**Description of the task:**
The material below holds a span beginning at the line with "s in tyres])" and ending at the line with "# Every length". Quote that span exactly, both ends included, and only that span.

(Raw records)

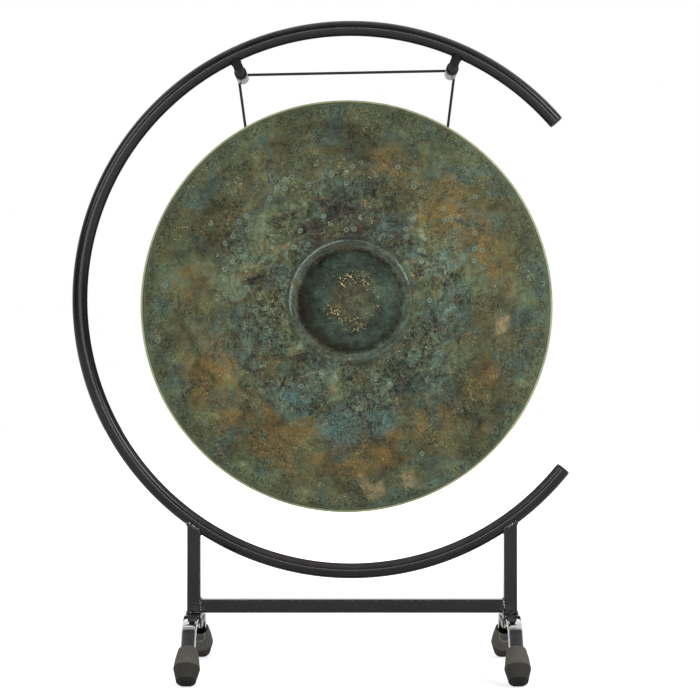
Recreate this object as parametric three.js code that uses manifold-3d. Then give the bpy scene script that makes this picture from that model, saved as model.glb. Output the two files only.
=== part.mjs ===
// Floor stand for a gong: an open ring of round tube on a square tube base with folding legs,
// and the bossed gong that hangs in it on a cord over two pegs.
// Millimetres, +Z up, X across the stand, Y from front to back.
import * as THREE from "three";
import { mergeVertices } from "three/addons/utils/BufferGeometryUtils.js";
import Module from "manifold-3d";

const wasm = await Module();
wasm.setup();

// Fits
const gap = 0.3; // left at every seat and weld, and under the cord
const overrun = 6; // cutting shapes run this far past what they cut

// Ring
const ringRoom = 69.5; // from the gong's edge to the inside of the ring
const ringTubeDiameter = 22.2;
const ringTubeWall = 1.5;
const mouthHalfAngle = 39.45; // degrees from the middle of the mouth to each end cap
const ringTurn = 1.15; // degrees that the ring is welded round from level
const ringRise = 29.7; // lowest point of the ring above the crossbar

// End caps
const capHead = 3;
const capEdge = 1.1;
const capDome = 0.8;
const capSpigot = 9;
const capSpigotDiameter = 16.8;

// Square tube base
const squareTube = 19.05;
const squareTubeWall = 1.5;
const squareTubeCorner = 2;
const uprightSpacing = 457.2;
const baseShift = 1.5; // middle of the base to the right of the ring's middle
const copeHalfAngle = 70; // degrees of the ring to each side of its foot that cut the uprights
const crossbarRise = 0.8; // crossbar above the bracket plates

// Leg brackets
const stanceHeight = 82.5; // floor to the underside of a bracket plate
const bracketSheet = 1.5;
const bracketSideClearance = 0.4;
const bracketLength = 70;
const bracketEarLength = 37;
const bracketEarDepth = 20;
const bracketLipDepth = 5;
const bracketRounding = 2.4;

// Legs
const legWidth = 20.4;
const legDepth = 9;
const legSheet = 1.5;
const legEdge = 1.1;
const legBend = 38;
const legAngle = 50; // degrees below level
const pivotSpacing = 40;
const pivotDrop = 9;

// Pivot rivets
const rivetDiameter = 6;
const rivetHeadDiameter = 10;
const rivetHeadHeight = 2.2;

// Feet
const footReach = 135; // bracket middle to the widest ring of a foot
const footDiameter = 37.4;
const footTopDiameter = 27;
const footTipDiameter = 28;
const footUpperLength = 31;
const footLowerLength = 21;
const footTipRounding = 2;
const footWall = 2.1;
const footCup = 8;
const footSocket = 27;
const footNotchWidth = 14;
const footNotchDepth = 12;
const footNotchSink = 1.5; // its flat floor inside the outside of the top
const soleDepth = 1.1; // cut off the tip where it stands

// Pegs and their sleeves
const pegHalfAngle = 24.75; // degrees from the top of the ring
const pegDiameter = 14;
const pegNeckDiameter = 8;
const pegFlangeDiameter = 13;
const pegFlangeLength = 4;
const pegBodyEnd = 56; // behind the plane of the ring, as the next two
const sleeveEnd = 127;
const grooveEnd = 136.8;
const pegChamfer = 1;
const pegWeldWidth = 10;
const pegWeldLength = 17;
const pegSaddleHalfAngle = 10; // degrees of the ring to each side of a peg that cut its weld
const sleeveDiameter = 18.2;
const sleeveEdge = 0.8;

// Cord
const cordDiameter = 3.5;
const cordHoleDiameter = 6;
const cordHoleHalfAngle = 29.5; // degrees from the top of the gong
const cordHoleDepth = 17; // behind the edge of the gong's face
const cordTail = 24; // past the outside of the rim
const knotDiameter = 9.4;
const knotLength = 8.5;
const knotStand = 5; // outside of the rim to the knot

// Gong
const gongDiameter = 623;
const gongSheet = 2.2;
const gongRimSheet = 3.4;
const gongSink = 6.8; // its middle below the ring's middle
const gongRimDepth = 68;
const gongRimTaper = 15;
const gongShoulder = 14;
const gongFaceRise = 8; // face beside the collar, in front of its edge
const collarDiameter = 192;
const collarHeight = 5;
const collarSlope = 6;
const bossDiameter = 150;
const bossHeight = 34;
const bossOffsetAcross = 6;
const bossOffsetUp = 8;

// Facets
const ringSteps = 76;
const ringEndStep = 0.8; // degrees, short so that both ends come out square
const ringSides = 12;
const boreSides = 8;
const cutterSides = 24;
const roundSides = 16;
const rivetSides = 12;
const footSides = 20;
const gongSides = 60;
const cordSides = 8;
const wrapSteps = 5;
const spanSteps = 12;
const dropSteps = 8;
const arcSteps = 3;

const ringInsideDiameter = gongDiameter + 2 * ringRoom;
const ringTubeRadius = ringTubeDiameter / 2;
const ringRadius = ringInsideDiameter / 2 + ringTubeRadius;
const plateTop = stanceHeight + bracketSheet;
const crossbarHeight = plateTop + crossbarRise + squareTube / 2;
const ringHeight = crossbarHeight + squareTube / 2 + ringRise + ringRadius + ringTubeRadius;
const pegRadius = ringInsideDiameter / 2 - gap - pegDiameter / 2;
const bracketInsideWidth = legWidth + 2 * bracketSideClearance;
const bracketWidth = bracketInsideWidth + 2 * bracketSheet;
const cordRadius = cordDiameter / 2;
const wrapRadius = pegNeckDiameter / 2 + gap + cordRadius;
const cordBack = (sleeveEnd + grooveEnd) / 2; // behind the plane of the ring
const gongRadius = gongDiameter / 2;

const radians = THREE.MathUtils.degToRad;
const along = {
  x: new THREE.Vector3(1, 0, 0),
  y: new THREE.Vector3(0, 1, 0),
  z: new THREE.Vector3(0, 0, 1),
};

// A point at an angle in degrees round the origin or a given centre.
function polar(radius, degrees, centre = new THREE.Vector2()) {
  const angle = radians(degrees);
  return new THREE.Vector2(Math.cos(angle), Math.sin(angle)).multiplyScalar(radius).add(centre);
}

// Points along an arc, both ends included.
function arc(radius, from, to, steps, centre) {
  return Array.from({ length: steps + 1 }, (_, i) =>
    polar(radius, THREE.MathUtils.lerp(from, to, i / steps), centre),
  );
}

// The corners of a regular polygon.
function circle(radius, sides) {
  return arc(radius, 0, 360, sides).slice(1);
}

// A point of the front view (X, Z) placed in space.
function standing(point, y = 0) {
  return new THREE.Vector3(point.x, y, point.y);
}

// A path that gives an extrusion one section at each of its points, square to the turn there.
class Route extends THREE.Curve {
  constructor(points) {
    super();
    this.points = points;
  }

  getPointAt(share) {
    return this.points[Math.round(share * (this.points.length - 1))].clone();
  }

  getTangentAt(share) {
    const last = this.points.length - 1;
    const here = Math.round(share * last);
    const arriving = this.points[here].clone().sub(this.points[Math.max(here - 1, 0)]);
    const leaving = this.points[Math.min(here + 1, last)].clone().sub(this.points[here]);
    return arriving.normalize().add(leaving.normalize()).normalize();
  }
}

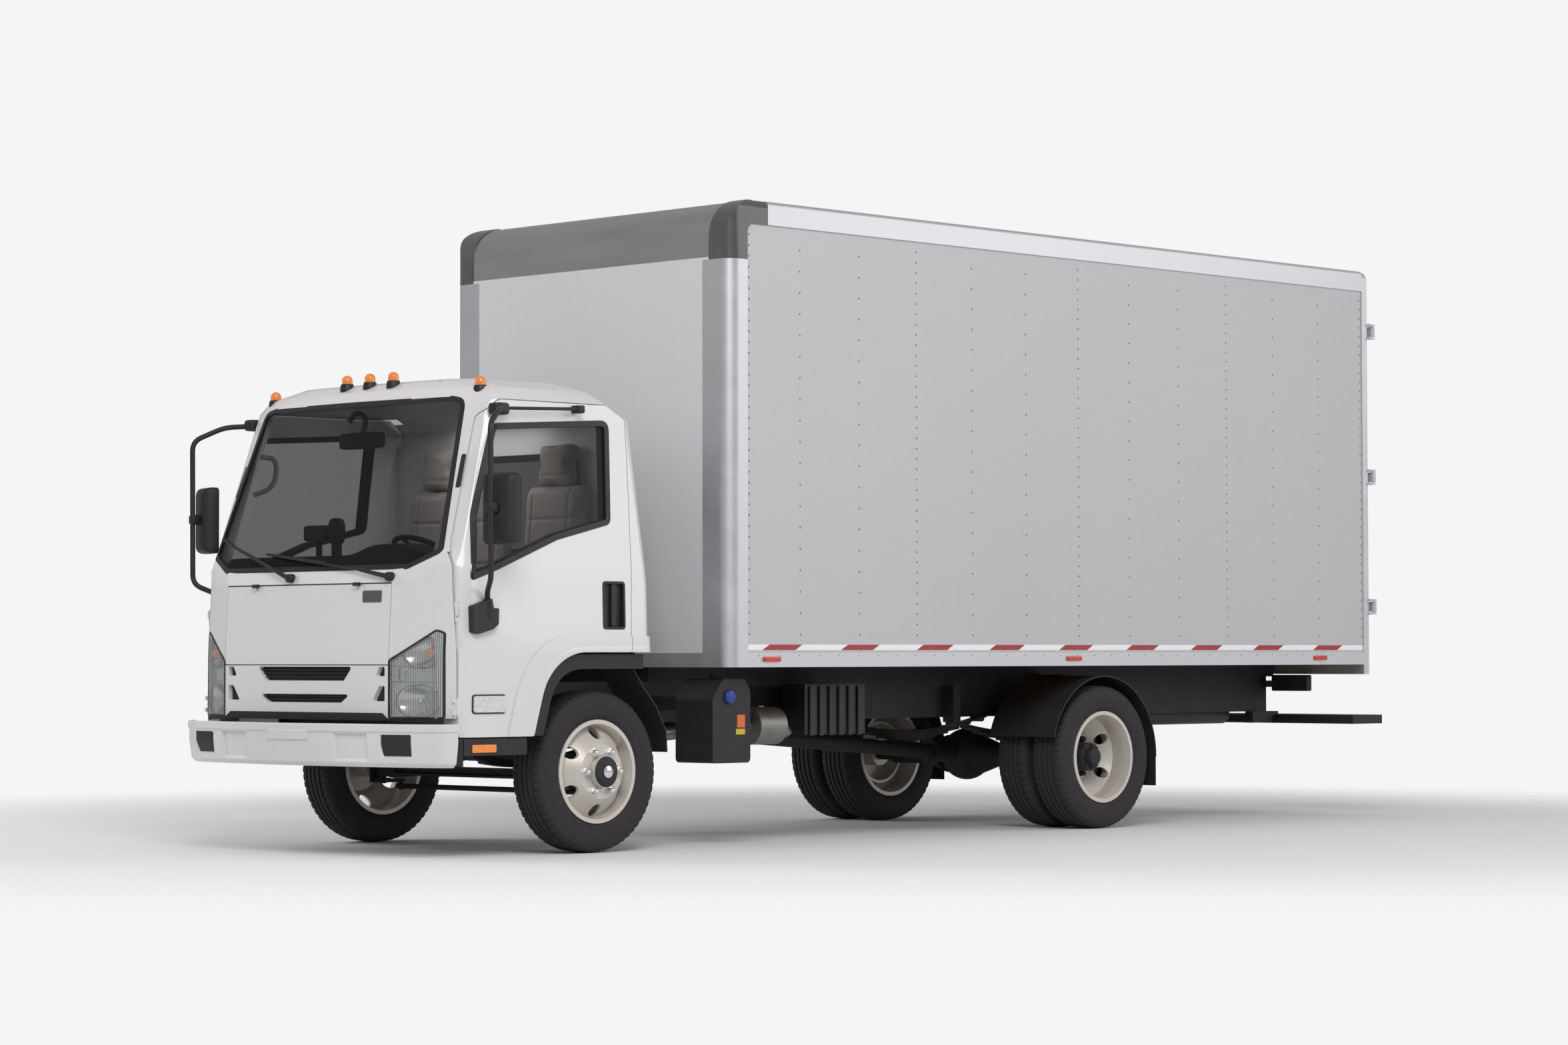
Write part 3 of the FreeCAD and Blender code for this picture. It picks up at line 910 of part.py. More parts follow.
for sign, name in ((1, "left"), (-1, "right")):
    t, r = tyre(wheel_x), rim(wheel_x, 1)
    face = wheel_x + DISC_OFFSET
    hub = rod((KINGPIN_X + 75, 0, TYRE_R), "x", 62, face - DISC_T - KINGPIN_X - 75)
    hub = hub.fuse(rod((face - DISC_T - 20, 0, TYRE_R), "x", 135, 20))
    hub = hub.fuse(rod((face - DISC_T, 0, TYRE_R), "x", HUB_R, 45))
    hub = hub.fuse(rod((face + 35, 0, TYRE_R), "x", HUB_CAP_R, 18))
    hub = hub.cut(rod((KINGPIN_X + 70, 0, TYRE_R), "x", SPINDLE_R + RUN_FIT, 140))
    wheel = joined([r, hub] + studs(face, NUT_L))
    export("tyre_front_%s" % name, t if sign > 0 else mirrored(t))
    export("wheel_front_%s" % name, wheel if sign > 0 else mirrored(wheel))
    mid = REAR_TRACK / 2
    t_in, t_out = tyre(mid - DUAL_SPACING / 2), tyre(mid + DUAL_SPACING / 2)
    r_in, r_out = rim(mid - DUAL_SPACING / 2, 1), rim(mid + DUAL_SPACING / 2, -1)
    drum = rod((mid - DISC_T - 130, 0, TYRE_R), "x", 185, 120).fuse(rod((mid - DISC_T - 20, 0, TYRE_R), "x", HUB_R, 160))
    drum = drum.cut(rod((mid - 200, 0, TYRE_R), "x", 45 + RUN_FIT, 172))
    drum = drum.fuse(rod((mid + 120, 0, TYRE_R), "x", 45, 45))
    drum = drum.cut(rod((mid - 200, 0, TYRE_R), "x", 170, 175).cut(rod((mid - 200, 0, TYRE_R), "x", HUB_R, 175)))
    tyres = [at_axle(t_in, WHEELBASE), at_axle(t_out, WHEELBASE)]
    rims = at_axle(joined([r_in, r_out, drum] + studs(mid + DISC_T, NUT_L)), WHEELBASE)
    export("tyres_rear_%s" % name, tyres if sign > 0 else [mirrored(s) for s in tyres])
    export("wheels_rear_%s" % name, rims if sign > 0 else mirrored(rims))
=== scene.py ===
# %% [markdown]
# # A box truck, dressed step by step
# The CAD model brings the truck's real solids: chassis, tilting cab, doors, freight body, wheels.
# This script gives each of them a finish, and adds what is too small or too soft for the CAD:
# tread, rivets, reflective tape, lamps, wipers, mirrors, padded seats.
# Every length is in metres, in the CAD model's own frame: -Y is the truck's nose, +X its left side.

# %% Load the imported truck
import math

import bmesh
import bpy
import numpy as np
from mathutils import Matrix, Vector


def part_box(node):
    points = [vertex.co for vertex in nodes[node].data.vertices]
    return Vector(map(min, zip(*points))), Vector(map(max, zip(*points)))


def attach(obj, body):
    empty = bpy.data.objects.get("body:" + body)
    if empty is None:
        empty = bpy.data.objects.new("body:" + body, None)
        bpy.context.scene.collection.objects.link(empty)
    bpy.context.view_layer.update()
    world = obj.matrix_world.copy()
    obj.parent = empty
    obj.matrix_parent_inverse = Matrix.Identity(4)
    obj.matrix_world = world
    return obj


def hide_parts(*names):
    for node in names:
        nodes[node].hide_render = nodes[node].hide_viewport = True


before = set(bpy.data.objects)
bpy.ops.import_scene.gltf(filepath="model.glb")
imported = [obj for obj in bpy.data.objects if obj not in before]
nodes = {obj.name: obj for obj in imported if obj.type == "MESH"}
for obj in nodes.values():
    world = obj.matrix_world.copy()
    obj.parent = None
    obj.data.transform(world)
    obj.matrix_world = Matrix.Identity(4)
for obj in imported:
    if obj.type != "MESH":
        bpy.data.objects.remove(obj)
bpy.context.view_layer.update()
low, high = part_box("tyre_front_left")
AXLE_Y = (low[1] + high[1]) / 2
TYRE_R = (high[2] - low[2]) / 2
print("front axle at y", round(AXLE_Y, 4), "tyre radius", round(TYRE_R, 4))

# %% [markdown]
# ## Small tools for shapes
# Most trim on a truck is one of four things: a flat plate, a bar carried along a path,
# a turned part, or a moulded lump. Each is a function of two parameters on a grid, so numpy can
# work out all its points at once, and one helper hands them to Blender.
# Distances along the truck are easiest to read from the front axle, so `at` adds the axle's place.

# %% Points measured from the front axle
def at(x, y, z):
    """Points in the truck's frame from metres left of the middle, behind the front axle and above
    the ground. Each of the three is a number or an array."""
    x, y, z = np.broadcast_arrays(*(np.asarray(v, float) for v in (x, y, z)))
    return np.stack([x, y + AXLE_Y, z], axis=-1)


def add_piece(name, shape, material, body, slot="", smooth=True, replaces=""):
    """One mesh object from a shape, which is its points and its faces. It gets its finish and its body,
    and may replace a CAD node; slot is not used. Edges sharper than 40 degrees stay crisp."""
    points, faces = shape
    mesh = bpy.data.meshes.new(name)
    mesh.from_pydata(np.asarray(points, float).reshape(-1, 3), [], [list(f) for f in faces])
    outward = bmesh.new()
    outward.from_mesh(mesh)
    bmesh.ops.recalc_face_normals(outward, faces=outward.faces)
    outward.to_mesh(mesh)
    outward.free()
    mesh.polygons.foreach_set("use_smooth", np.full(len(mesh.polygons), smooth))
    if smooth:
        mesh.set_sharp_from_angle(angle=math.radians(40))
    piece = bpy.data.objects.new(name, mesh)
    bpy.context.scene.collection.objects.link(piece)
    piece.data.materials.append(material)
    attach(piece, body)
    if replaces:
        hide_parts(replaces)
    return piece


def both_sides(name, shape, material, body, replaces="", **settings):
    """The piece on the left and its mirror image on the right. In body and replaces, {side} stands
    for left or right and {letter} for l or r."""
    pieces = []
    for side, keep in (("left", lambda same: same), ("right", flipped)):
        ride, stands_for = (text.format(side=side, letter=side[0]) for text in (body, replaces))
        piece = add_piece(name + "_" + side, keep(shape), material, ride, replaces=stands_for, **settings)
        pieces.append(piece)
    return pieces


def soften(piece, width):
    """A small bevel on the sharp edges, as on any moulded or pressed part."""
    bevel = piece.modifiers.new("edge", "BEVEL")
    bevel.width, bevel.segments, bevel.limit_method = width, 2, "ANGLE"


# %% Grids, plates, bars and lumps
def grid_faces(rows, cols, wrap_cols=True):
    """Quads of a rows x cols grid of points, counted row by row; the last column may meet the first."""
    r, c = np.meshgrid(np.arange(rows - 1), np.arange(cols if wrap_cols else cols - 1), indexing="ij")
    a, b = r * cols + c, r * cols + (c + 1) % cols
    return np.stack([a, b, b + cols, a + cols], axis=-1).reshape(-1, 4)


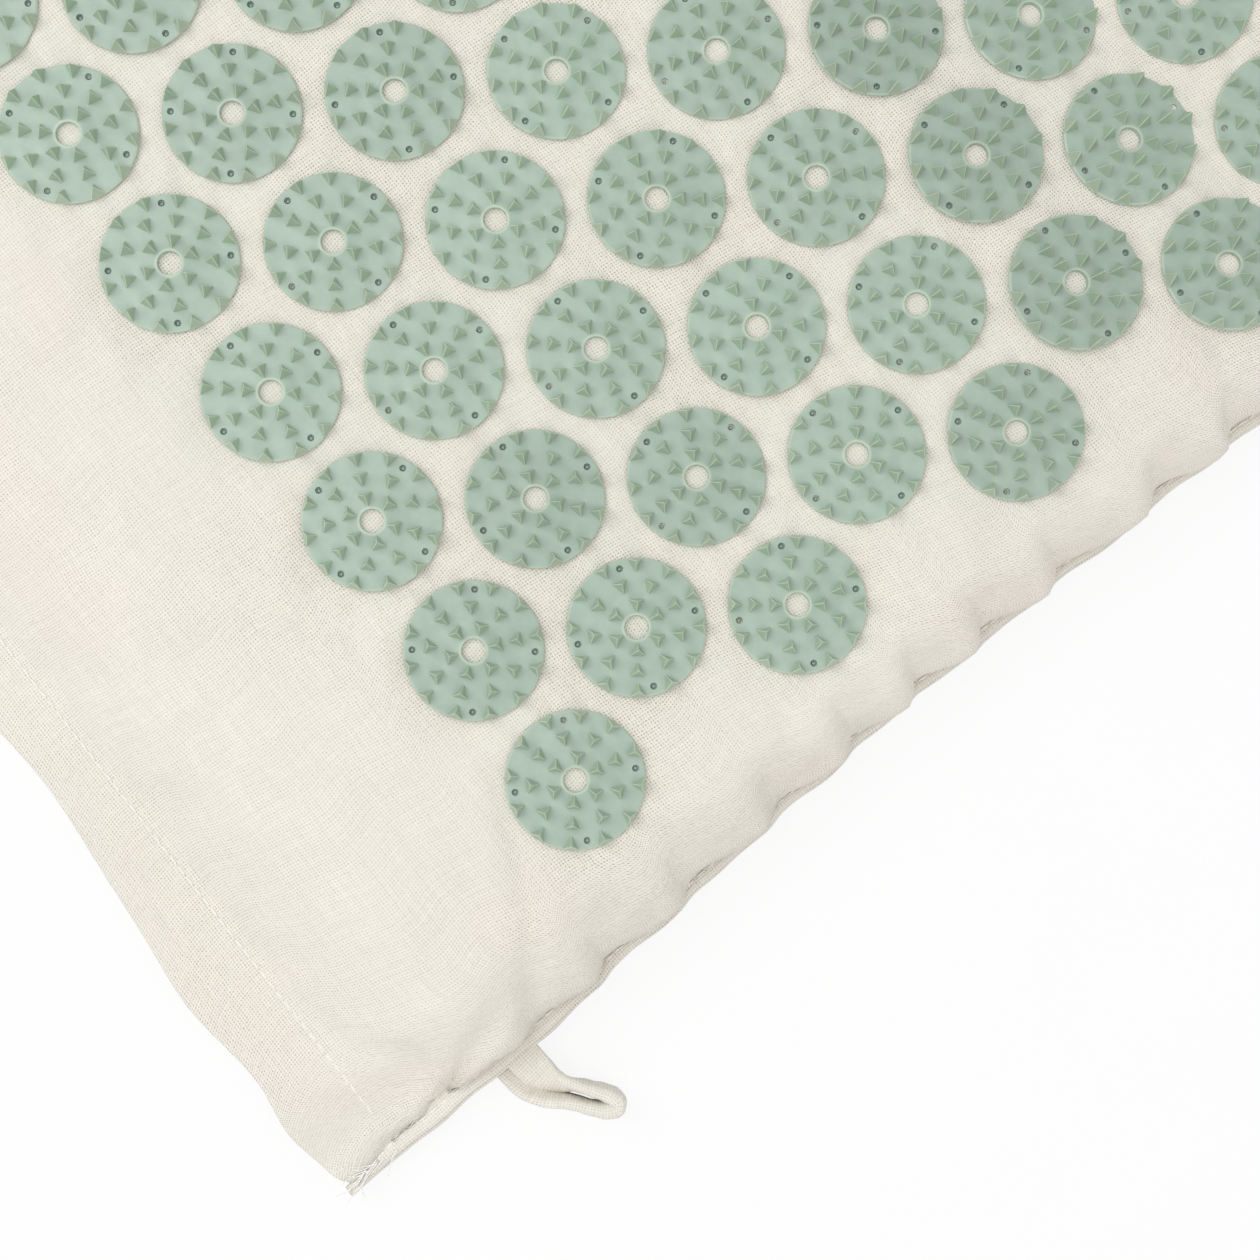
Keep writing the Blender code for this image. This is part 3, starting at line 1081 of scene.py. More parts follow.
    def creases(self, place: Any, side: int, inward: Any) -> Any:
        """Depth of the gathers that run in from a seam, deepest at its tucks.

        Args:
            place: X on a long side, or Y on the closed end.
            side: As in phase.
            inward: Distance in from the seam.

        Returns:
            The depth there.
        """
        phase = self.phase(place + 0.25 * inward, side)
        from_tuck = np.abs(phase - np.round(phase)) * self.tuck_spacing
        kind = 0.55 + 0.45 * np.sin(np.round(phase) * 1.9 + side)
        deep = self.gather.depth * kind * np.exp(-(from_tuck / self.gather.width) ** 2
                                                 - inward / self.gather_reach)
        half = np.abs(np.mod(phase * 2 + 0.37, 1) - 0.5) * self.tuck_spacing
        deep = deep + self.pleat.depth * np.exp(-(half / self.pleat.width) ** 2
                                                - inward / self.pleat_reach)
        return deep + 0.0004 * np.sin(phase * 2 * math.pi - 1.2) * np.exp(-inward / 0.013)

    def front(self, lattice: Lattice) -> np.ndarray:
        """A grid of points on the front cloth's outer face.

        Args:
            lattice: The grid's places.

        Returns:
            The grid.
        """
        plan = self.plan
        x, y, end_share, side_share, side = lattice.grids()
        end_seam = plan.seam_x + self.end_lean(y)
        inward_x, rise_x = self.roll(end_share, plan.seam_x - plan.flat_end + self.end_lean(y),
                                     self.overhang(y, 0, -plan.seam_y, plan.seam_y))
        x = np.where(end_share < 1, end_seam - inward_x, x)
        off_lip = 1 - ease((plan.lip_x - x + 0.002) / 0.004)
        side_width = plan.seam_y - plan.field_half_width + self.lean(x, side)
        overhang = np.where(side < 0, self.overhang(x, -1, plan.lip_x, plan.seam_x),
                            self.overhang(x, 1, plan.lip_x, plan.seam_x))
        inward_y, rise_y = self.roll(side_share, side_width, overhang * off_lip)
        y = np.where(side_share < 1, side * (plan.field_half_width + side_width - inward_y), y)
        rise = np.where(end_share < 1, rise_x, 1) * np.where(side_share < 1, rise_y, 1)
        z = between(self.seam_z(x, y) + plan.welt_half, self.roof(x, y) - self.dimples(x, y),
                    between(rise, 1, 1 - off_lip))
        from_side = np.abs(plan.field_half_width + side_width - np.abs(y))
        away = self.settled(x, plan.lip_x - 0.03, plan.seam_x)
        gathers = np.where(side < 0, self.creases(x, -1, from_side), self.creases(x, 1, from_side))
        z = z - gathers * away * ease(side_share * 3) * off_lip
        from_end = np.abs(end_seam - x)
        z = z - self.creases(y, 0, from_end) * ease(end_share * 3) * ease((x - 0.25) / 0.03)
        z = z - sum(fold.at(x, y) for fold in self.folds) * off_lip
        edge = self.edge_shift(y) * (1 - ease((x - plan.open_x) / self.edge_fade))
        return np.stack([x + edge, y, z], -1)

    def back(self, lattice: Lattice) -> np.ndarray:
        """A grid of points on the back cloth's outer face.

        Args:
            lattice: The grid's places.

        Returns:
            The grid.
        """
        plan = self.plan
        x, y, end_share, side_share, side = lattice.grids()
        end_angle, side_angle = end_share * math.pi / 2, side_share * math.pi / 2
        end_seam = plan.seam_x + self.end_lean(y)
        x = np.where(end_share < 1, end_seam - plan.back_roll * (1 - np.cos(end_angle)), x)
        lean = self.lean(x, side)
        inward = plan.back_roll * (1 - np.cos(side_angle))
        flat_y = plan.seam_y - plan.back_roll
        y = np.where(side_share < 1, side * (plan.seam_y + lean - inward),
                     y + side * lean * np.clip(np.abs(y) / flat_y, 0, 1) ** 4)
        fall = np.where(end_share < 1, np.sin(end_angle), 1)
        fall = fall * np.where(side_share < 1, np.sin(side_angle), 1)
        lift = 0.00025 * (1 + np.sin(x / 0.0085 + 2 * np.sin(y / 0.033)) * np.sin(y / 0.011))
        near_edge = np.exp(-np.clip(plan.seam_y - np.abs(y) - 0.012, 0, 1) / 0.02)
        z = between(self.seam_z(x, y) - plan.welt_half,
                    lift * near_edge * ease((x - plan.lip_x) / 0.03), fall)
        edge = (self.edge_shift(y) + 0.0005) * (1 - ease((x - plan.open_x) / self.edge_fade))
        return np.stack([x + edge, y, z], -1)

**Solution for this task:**
    export("tyres_rear_%s" % name, tyres if sign > 0 else [mirrored(s) for s in tyres])
    export("wheels_rear_%s" % name, rims if sign > 0 else mirrored(rims))
=== scene.py ===
# %% [markdown]
# # A box truck, dressed step by step
# The CAD model brings the truck's real solids: chassis, tilting cab, doors, freight body, wheels.
# This script gives each of them a finish, and adds what is too small or too soft for the CAD:
# tread, rivets, reflective tape, lamps, wipers, mirrors, padded seats.
# Every length is in metres, in the CAD model's own frame: -Y is the truck's nose, +X its left side.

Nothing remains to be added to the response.